** start of MATERIAL PROVIDED **

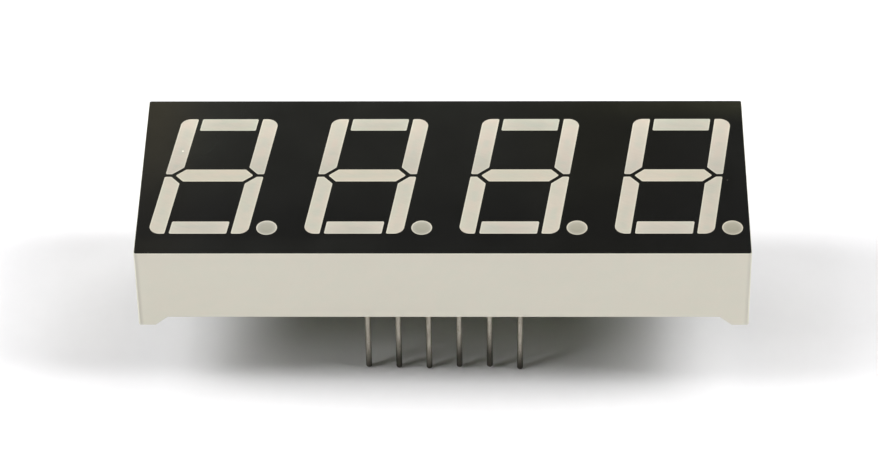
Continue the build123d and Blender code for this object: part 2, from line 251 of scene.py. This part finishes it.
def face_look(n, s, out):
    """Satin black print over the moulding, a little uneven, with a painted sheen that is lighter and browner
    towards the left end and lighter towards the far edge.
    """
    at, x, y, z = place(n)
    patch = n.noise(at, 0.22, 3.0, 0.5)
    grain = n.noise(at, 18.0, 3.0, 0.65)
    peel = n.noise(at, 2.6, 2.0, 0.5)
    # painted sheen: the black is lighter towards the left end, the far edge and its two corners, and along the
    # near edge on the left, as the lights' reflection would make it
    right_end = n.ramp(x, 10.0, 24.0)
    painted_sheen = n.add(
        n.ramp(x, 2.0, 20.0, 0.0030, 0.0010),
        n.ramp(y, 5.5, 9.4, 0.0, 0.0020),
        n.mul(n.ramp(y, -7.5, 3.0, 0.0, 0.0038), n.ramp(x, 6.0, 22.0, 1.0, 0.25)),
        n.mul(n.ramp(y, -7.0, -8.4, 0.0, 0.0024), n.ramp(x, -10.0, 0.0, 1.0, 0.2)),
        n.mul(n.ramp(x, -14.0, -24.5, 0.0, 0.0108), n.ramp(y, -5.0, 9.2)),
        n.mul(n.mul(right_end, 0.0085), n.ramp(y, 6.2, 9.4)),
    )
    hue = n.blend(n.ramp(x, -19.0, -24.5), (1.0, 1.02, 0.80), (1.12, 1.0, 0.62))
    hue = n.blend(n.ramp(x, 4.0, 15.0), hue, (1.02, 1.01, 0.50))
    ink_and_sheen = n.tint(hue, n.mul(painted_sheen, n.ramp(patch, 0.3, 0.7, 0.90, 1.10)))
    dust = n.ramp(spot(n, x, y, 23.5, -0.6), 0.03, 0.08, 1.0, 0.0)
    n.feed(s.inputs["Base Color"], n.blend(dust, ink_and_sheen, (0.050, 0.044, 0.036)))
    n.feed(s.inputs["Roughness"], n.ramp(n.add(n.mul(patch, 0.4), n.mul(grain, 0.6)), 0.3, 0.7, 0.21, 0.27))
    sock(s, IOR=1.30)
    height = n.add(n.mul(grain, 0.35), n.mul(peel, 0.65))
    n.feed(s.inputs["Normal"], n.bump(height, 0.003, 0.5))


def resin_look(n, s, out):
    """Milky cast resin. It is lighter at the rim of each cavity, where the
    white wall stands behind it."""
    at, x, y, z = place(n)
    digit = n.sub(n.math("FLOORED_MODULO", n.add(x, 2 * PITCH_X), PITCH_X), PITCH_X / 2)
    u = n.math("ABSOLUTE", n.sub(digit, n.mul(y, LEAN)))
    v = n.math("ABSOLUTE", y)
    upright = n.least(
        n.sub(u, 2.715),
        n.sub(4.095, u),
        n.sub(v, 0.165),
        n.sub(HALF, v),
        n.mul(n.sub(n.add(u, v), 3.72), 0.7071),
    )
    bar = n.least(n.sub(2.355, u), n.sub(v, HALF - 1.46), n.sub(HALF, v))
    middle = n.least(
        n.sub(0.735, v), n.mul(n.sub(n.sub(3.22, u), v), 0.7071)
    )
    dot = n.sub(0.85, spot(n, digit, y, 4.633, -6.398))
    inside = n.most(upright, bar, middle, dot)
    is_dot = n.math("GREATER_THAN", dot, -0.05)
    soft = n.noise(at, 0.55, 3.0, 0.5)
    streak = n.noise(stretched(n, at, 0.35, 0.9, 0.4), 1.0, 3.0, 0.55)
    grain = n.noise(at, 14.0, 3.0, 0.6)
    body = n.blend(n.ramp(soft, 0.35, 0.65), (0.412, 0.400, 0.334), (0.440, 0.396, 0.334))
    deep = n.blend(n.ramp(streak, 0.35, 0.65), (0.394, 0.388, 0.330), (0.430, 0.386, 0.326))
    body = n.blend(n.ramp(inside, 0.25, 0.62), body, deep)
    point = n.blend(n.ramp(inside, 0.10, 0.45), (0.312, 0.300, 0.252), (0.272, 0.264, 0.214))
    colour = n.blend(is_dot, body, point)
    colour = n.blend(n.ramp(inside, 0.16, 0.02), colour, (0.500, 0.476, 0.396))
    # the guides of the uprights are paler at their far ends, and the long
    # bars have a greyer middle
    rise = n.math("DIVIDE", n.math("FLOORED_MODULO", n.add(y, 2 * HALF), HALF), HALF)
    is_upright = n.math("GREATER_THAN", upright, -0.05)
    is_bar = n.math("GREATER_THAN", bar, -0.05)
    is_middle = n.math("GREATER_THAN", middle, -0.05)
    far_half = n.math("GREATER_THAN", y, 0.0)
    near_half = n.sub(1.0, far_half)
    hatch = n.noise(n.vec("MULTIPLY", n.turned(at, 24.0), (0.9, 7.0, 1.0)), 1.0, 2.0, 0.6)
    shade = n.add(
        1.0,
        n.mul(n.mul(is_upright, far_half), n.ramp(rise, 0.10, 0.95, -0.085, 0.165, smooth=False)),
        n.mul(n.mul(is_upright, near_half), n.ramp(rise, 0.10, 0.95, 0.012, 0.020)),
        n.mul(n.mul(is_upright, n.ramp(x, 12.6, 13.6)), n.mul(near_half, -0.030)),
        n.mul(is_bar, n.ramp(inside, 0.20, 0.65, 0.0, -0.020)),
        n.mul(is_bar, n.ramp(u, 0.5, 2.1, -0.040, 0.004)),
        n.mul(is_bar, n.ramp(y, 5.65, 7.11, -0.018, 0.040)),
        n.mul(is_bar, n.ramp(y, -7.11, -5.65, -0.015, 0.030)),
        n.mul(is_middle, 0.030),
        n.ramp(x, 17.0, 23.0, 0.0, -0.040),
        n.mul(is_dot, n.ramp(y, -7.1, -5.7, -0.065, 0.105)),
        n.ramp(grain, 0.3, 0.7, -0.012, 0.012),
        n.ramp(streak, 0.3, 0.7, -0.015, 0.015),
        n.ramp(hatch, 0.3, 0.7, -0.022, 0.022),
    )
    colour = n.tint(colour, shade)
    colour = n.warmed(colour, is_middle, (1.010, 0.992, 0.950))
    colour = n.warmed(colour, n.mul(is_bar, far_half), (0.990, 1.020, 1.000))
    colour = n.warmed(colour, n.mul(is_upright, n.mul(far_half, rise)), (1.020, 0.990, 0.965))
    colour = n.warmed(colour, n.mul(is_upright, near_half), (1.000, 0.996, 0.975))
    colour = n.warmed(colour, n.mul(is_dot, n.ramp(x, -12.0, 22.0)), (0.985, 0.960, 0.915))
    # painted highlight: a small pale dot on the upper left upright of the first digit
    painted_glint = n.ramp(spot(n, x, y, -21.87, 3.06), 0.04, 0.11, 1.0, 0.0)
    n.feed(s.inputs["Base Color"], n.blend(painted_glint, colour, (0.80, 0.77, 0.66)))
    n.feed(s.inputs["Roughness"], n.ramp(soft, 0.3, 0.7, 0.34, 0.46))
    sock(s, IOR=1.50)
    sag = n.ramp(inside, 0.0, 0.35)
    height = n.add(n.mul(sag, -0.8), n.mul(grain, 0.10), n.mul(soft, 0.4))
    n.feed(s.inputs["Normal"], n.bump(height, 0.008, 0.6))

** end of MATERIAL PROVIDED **

PROBLEM STATEMENT:
Once more, set down the full listing, verbatim.

FULL RESPONSE:
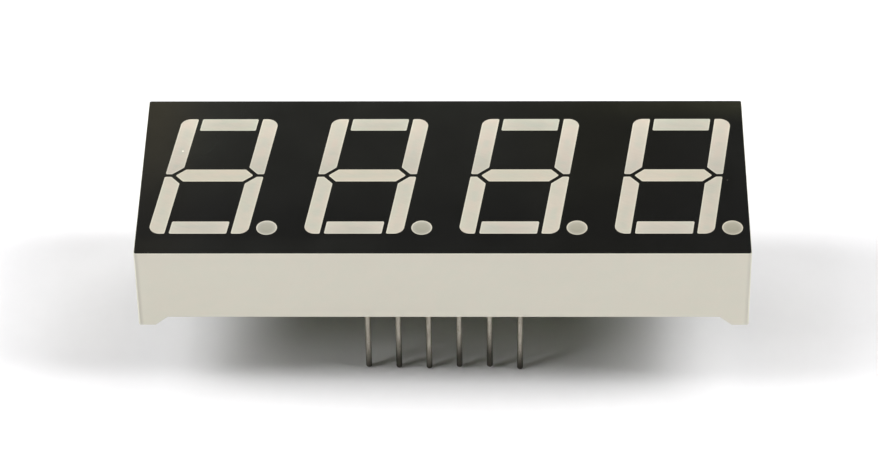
Continue the build123d and Blender code for this object: part 2, from line 251 of scene.py. This part finishes it.
def face_look(n, s, out):
    """Satin black print over the moulding, a little uneven, with a painted sheen that is lighter and browner
    towards the left end and lighter towards the far edge.
    """
    at, x, y, z = place(n)
    patch = n.noise(at, 0.22, 3.0, 0.5)
    grain = n.noise(at, 18.0, 3.0, 0.65)
    peel = n.noise(at, 2.6, 2.0, 0.5)
    # painted sheen: the black is lighter towards the left end, the far edge and its two corners, and along the
    # near edge on the left, as the lights' reflection would make it
    right_end = n.ramp(x, 10.0, 24.0)
    painted_sheen = n.add(
        n.ramp(x, 2.0, 20.0, 0.0030, 0.0010),
        n.ramp(y, 5.5, 9.4, 0.0, 0.0020),
        n.mul(n.ramp(y, -7.5, 3.0, 0.0, 0.0038), n.ramp(x, 6.0, 22.0, 1.0, 0.25)),
        n.mul(n.ramp(y, -7.0, -8.4, 0.0, 0.0024), n.ramp(x, -10.0, 0.0, 1.0, 0.2)),
        n.mul(n.ramp(x, -14.0, -24.5, 0.0, 0.0108), n.ramp(y, -5.0, 9.2)),
        n.mul(n.mul(right_end, 0.0085), n.ramp(y, 6.2, 9.4)),
    )
    hue = n.blend(n.ramp(x, -19.0, -24.5), (1.0, 1.02, 0.80), (1.12, 1.0, 0.62))
    hue = n.blend(n.ramp(x, 4.0, 15.0), hue, (1.02, 1.01, 0.50))
    ink_and_sheen = n.tint(hue, n.mul(painted_sheen, n.ramp(patch, 0.3, 0.7, 0.90, 1.10)))
    dust = n.ramp(spot(n, x, y, 23.5, -0.6), 0.03, 0.08, 1.0, 0.0)
    n.feed(s.inputs["Base Color"], n.blend(dust, ink_and_sheen, (0.050, 0.044, 0.036)))
    n.feed(s.inputs["Roughness"], n.ramp(n.add(n.mul(patch, 0.4), n.mul(grain, 0.6)), 0.3, 0.7, 0.21, 0.27))
    sock(s, IOR=1.30)
    height = n.add(n.mul(grain, 0.35), n.mul(peel, 0.65))
    n.feed(s.inputs["Normal"], n.bump(height, 0.003, 0.5))


def resin_look(n, s, out):
    """Milky cast resin. It is lighter at the rim of each cavity, where the
    white wall stands behind it."""
    at, x, y, z = place(n)
    digit = n.sub(n.math("FLOORED_MODULO", n.add(x, 2 * PITCH_X), PITCH_X), PITCH_X / 2)
    u = n.math("ABSOLUTE", n.sub(digit, n.mul(y, LEAN)))
    v = n.math("ABSOLUTE", y)
    upright = n.least(
        n.sub(u, 2.715),
        n.sub(4.095, u),
        n.sub(v, 0.165),
        n.sub(HALF, v),
        n.mul(n.sub(n.add(u, v), 3.72), 0.7071),
    )
    bar = n.least(n.sub(2.355, u), n.sub(v, HALF - 1.46), n.sub(HALF, v))
    middle = n.least(
        n.sub(0.735, v), n.mul(n.sub(n.sub(3.22, u), v), 0.7071)
    )
    dot = n.sub(0.85, spot(n, digit, y, 4.633, -6.398))
    inside = n.most(upright, bar, middle, dot)
    is_dot = n.math("GREATER_THAN", dot, -0.05)
    soft = n.noise(at, 0.55, 3.0, 0.5)
    streak = n.noise(stretched(n, at, 0.35, 0.9, 0.4), 1.0, 3.0, 0.55)
    grain = n.noise(at, 14.0, 3.0, 0.6)
    body = n.blend(n.ramp(soft, 0.35, 0.65), (0.412, 0.400, 0.334), (0.440, 0.396, 0.334))
    deep = n.blend(n.ramp(streak, 0.35, 0.65), (0.394, 0.388, 0.330), (0.430, 0.386, 0.326))
    body = n.blend(n.ramp(inside, 0.25, 0.62), body, deep)
    point = n.blend(n.ramp(inside, 0.10, 0.45), (0.312, 0.300, 0.252), (0.272, 0.264, 0.214))
    colour = n.blend(is_dot, body, point)
    colour = n.blend(n.ramp(inside, 0.16, 0.02), colour, (0.500, 0.476, 0.396))
    # the guides of the uprights are paler at their far ends, and the long
    # bars have a greyer middle
    rise = n.math("DIVIDE", n.math("FLOORED_MODULO", n.add(y, 2 * HALF), HALF), HALF)
    is_upright = n.math("GREATER_THAN", upright, -0.05)
    is_bar = n.math("GREATER_THAN", bar, -0.05)
    is_middle = n.math("GREATER_THAN", middle, -0.05)
    far_half = n.math("GREATER_THAN", y, 0.0)
    near_half = n.sub(1.0, far_half)
    hatch = n.noise(n.vec("MULTIPLY", n.turned(at, 24.0), (0.9, 7.0, 1.0)), 1.0, 2.0, 0.6)
    shade = n.add(
        1.0,
        n.mul(n.mul(is_upright, far_half), n.ramp(rise, 0.10, 0.95, -0.085, 0.165, smooth=False)),
        n.mul(n.mul(is_upright, near_half), n.ramp(rise, 0.10, 0.95, 0.012, 0.020)),
        n.mul(n.mul(is_upright, n.ramp(x, 12.6, 13.6)), n.mul(near_half, -0.030)),
        n.mul(is_bar, n.ramp(inside, 0.20, 0.65, 0.0, -0.020)),
        n.mul(is_bar, n.ramp(u, 0.5, 2.1, -0.040, 0.004)),
        n.mul(is_bar, n.ramp(y, 5.65, 7.11, -0.018, 0.040)),
        n.mul(is_bar, n.ramp(y, -7.11, -5.65, -0.015, 0.030)),
        n.mul(is_middle, 0.030),
        n.ramp(x, 17.0, 23.0, 0.0, -0.040),
        n.mul(is_dot, n.ramp(y, -7.1, -5.7, -0.065, 0.105)),
        n.ramp(grain, 0.3, 0.7, -0.012, 0.012),
        n.ramp(streak, 0.3, 0.7, -0.015, 0.015),
        n.ramp(hatch, 0.3, 0.7, -0.022, 0.022),
    )
    colour = n.tint(colour, shade)
    colour = n.warmed(colour, is_middle, (1.010, 0.992, 0.950))
    colour = n.warmed(colour, n.mul(is_bar, far_half), (0.990, 1.020, 1.000))
    colour = n.warmed(colour, n.mul(is_upright, n.mul(far_half, rise)), (1.020, 0.990, 0.965))
    colour = n.warmed(colour, n.mul(is_upright, near_half), (1.000, 0.996, 0.975))
    colour = n.warmed(colour, n.mul(is_dot, n.ramp(x, -12.0, 22.0)), (0.985, 0.960, 0.915))
    # painted highlight: a small pale dot on the upper left upright of the first digit
    painted_glint = n.ramp(spot(n, x, y, -21.87, 3.06), 0.04, 0.11, 1.0, 0.0)
    n.feed(s.inputs["Base Color"], n.blend(painted_glint, colour, (0.80, 0.77, 0.66)))
    n.feed(s.inputs["Roughness"], n.ramp(soft, 0.3, 0.7, 0.34, 0.46))
    sock(s, IOR=1.50)
    sag = n.ramp(inside, 0.0, 0.35)
    height = n.add(n.mul(sag, -0.8), n.mul(grain, 0.10), n.mul(soft, 0.4))
    n.feed(s.inputs["Normal"], n.bump(height, 0.008, 0.6))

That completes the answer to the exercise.